The third risk is governance and post-listing dynamics. Musk’s dominant control means public shareholders would have limited influence, the company’s fortunes are tightly bound to one individual, and the gap between a likely first-day pop and analysts’ lower fair-value estimates creates the potential for a sharp correction once initial enthusiasm fades. None of this is investment advice, and SpaceX’s proven franchises are genuinely formidable. But the stark divide between a record 1.75 trillion dollar ask and a 780 billion dollar fair-value estimate captures the essential gamble, namely whether investors are buying a generational growth story at a fair price or paying for a future that must unfold flawlessly to justify the cost.

Key takeaways on the SpaceX IPO valuation debate

  • SpaceX plans to price its IPO at a fixed 135 dollars per share, selling 555.6 million shares to raise a record 75 billion dollars at a valuation near 1.75 trillion dollars.
  • The roadshow begins Thursday with a Nasdaq debut under the ticker SPCX expected around June 12, led by five major banks.
  • Morningstar initiated coverage at a fair value of just 780 billion dollars, roughly 55 percent below the target, calling SpaceX significantly overvalued.
  • At 1.75 trillion dollars, SpaceX would trade at about 94 times trailing revenue, versus roughly 22 times for Nvidia.
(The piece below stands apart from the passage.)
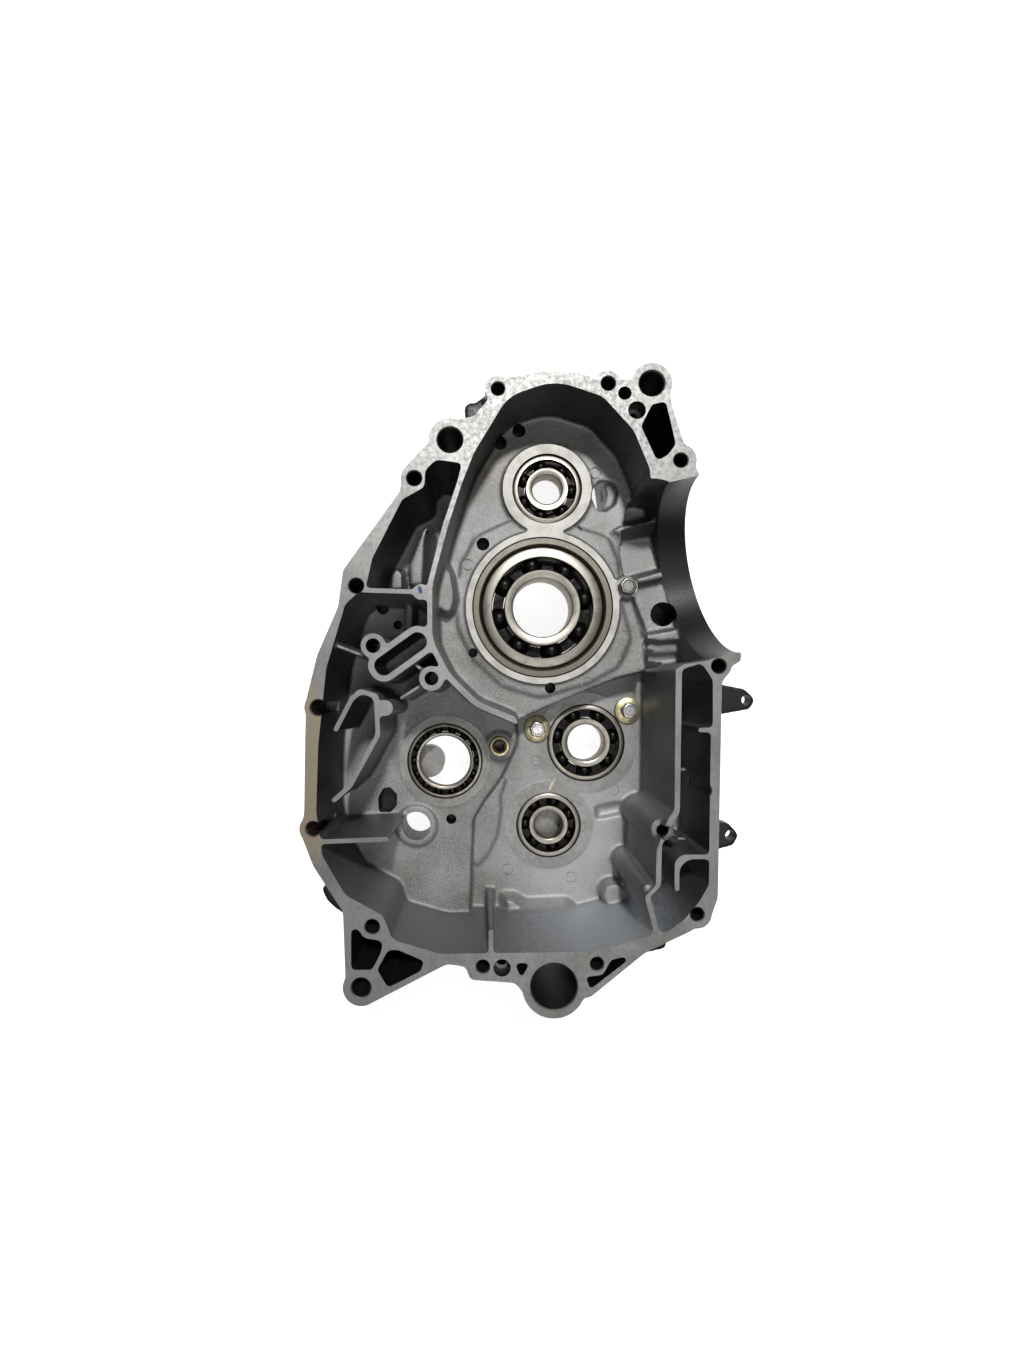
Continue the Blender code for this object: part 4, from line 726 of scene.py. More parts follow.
def cast_fittings(fittings):
    """What stands in the hollows: floors, ribs, posts and the bearing bosses."""
    top = PARTING_Z + STOCK
    low = GEAR_FLOOR_Z - ROOT
    slab("drum_floor", DRUM_FLOOR, low, DRUM_FLOOR_Z, fittings)
    for name, (foot, crest, lean, outline) in RELIEFS.items():
        mound(name, outline, foot, crest, fittings, lean)
    for i, (x, y, foot, crest, high) in enumerate(WALL_COLUMNS):
        post(f"wall_column_{i}", x, y, foot, low, high, fittings, 48, crest)
    for i, (x, y, radius, floor) in enumerate(FLOOR_HOLES):
        end = floor - FLOOR_HOLE_DEPTH - FLOOR_HOLE_END
        post(f"blind_boss_{i}", x, y, radius + FLOOR_HOLE_WALL, end, floor - BOSS_ROOT, fittings)
    rib("oil_baffle", OIL_BAFFLE, STOUT_RIB, low, top, fittings)
    rib("breather_baffle", BREATHER_BAFFLE, STOUT_RIB, BREATHER_FLOOR_Z - ROOT, top, fittings)
    for i, path in enumerate(STOUT_RIBS):
        rib(f"stout_rib_{i}", path, STOUT_RIB, low, top, fittings)
    for i, (x0, y0, x1, y1) in enumerate(LOW_RIBS):
        path = [(x0, y0, 0.0), (x1, y1, 0.0)]
        rib(f"low_rib_{i}", path, THIN_RIB, low, PARTING_Z - LOW_RIB_DEPTH, fittings)
    for i, (x, y, radius) in enumerate(RIB_POSTS):
        post(f"rib_post_{i}", x, y, radius + POST_FLARE, low, top, fittings, 32, radius)
    for i, (x, y, _, radius) in enumerate(TUBE_POSTS):
        post(f"tube_post_{i}", x, y, radius + POST_FLARE, low, top, fittings, 40, radius)
    slab("oil_slot_boss", stadium(OIL_SLOT_RADIUS + OIL_SLOT_WALL), low, top, fittings)
    post("sump_post", *SUMP_POST, low, GEAR_FLOOR_Z + SUMP_POST_HEIGHT, fittings, 40,
         SUMP_POST[2] - SUMP_POST_TAPER)
    post("sleeve_boss", *OIL_SLEEVE, SLEEVE_BOSS_RADIUS, low, SLEEVE_FACE_Z, fittings, 40)
    post("stop_boss", *STOP_BOSS, CLUTCH_TOP_Z - STOP_BOSS_HEIGHT, CLUTCH_TOP_Z + BOSS_ROOT,
         fittings)
    x, y, _, boss = SHIFT_BORE
    post("shift_boss", x, y, boss, CLUTCH_TOP_Z - SHIFT_BOSS_BELOW,
         DRUM_FLOOR_Z + SHIFT_BOSS_ABOVE, fittings)
    for name, (x, y, face, *_) in BEARINGS.items():
        bottom = seat_height(name) - SHOULDER_THICKNESS
        radius = seat_radius(name) + BOSS_WALL[name]
        high = face + FLOOR_FACING
        if face > CRANK_FLOOR_Z:
            high = CRANK_FLOOR_Z + MAIN_BOSS_HEIGHT + MAIN_FACING
        post(f"{name}_boss", x, y, radius + BOSS_FLARE, bottom, high, fittings, 96, radius)
    for i, (x, y) in enumerate(RETAINER_BOLTS.values()):
        bottom = GEAR_FLOOR_Z - BOLT_LENGTH - BLIND_WALL
        post(f"bolt_boss_{i}", x, y, BOLT_BOSS_RADIUS, bottom, GEAR_FLOOR_Z - BOSS_ROOT, fittings)
    bottom = STOP_BOLT_FACE - BOLT_LENGTH - BLIND_WALL
    post("stop_bolt_boss", *STOP_BOLT, BOLT_BOSS_RADIUS, bottom, STOP_BOLT_FACE + STOP_FACING,
         fittings)


def mouth(name, x, y, radius, chamfer, segments, cuts):
    """The chamfer where a hole opens in the parting face."""
    depth, widening = chamfer
    post(name, x, y, radius, PARTING_Z - depth, PARTING_Z + MOUTH_RISE, cuts, segments,
         radius + widening)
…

  • Morningstar flagged the xAI unit as a material threat of value destruction with an indeterminate competitive moat against rivals.
  • ARK Invest projects SpaceX could reach 2.5 trillion dollars in enterprise value by 2030, viewing the target as plausible.
  • Prediction markets imply a high probability the stock debuts above a 1.8 trillion dollar valuation, suggesting a first-day pop.
  • The all-primary structure sends proceeds to the company for AI and satellite expansion, with Musk locked up for 366 days.
  • A retail allocation of up to 30 percent broadens ownership but exposes individual investors to post-listing volatility.
  • The core gamble is whether SpaceX’s proven franchises justify the price or whether the valuation depends on unproven future markets.